On Friday, Loaf (born Marvin Aday before his dad saddled him with the famous "Meat" moniker) kicks off a U.S. string of shows at Clearwater's Ruth Eckerd Hall.
It's a tour that seemed in jeopardy just a week ago when he was hospitalized for three days in London right after being honored at Britain's Q Awards.
Now back on his feet and ready to start recording an album for a 2010 release, Meat Loaf talks with the Times about his health, the legacy of his Bat Out of Hell album and his acting career.
What happened in England? Are you feeling better?

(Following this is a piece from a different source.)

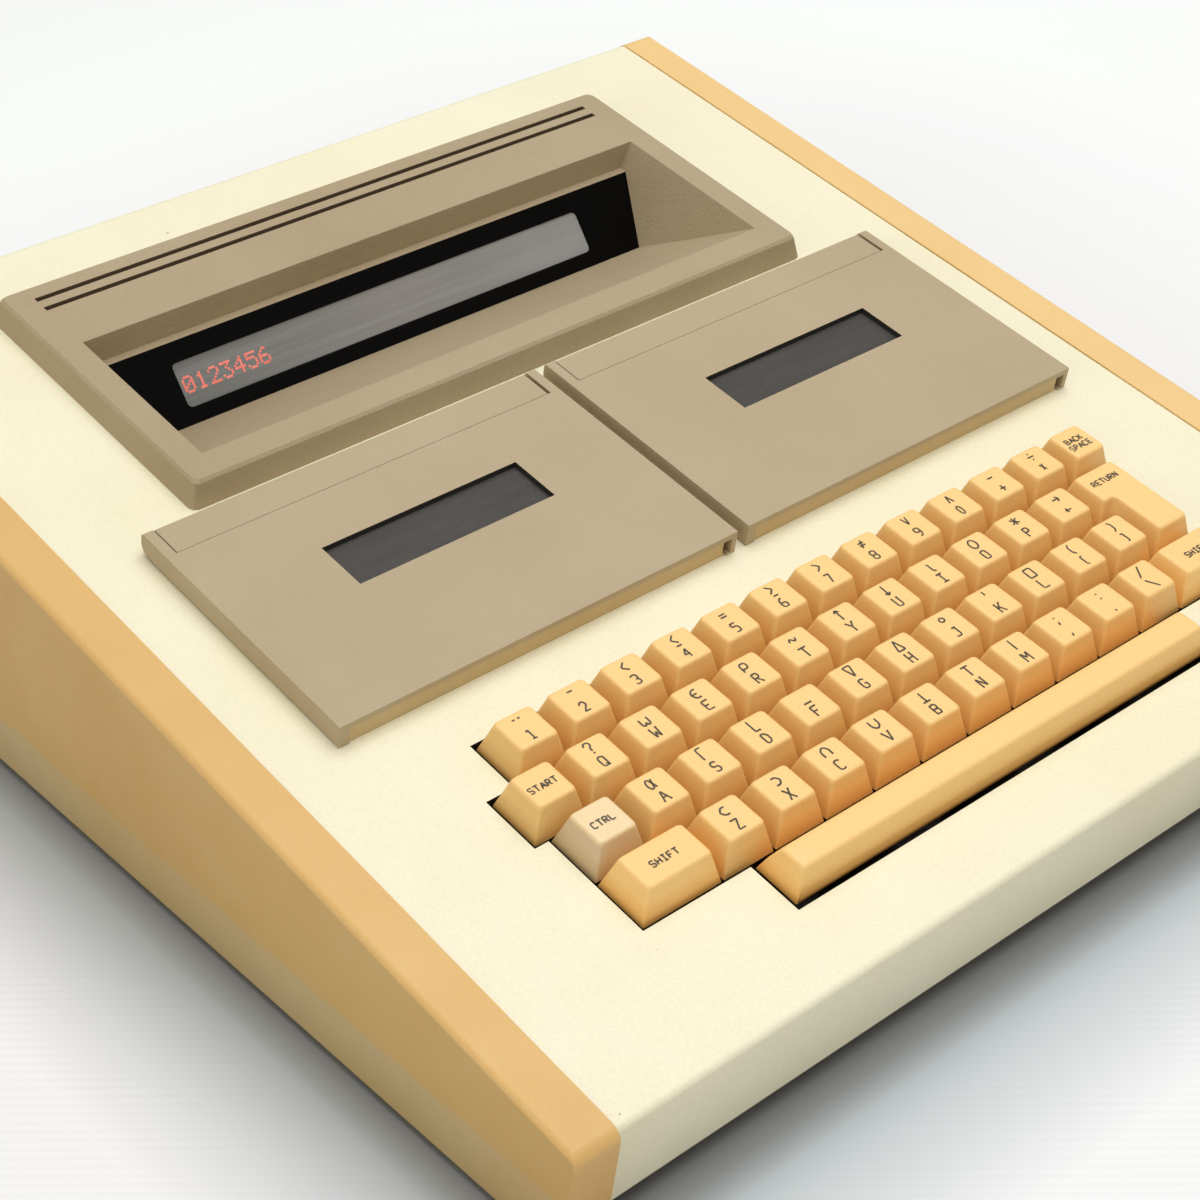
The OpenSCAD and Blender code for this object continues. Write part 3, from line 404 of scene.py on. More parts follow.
def paler_at_foot(material, code, low, high):
    """Mix in a paler colour below the height low (metres), fading out at high: painted light on a
    lower band.
    """
    t, effect, spot = opened(material)
    z = t.add("ShaderNodeSeparateXYZ", {0: spot}).outputs[2]
    given = tuple(effect.inputs["Colour"].default_value)
    t.feed(effect, {"Colour": t.mixed(t.between(z, low, high), colour(code), given)})


def metal(name, code, rough, streaks):
    """Drawn metal of one colour."""
    return dressed(name, METAL, {"Colour": colour(code), "Roughness": rough,
                                 "Streaks": streaks}, 0.12, Metallic=1.0)


cream = plastic("cream_moulding", "#f6f2d6", "#efe7c0", 0.45, 1100.0, 0.5, 0.52, 0.55, 0.22)
mustard = plastic("mustard_moulding", "#e4bb76", "#d6a75e", 0.4, 1500.0, 0.4, 0.5, 0.25, 0.12)
# The right side panel: the same mustard paint as the left, drawn paler as painted light where
# brighter light falls on it
mustard_painted_light = plastic("mustard_right_painted_light", "#f3cf8e", "#e6bc74", 0.4, 1500.0, 0.4, 0.5, 0.25, 0.12)
# The side panels' outer face: the same mustard drawn darker as painted shade, and paler along its
# lower edge as painted light bounced from the floor
mustard_side_painted_shade_and_light = plastic("mustard_outer_face_painted_shade_and_light", "#d1ad68", "#c49b55", 0.4, 1500.0, 0.4, 0.5, 0.25, 0.12)
paler_at_foot(mustard_side_painted_shade_and_light, "#c9b27e", 0.0192, 0.0212)
taupe = plastic("taupe_moulding", "#b9a889", "#aa9675", 0.35, 1300.0, 0.7, 0.55, 0.2, 0.3)
hood_taupe = plastic("hood_moulding", "#b2a182", "#a08b6a", 0.4, 1100.0, 1.0, 0.6, 0.2, 0.55)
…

It was really scary. I thought that I'd had a stroke. I couldn't talk. My left side wasn't working properly. It started with an attack of vertigo the night before, and it progressed. I should have gone right to the hospital. I accepted the award, but nobody could understand what the hell I was saying. I didn't have a stroke, and they kept me (in the hospital) until my vertigo went away.
You've appeared in more than 40 films. Do people sometimes associate you as an actor before singer when they spot you in public?
In California, yes. If you have TiVo, you can search for me, and I can guarantee you'll get six bad movies a week. People didn't like Rocky Horror Picture Show. I mean, it's a classic. But I don't know how good a film it is. I'm too close to it to judge it. It's like Bat Out of Hell. It sold so many copies and if you listen to people, they love the record. When it was finished, I hated You Took the Words Out of My Mouth. I mean hated it.
You appeared in a hilarious TV commercial for the AT&T Go Phone. How did that come about?
They came to me with this offer, and it was sitting on my kitchen counter for three or four days. At first, I said, "Nah I don't want to do that." They didn't have lyrics. So they sent me the lyrics and I said, "Oh, god, these are horrifying." I don't mind making fun of myself for making a parody of it. But it's got to be so far removed from anything I would do.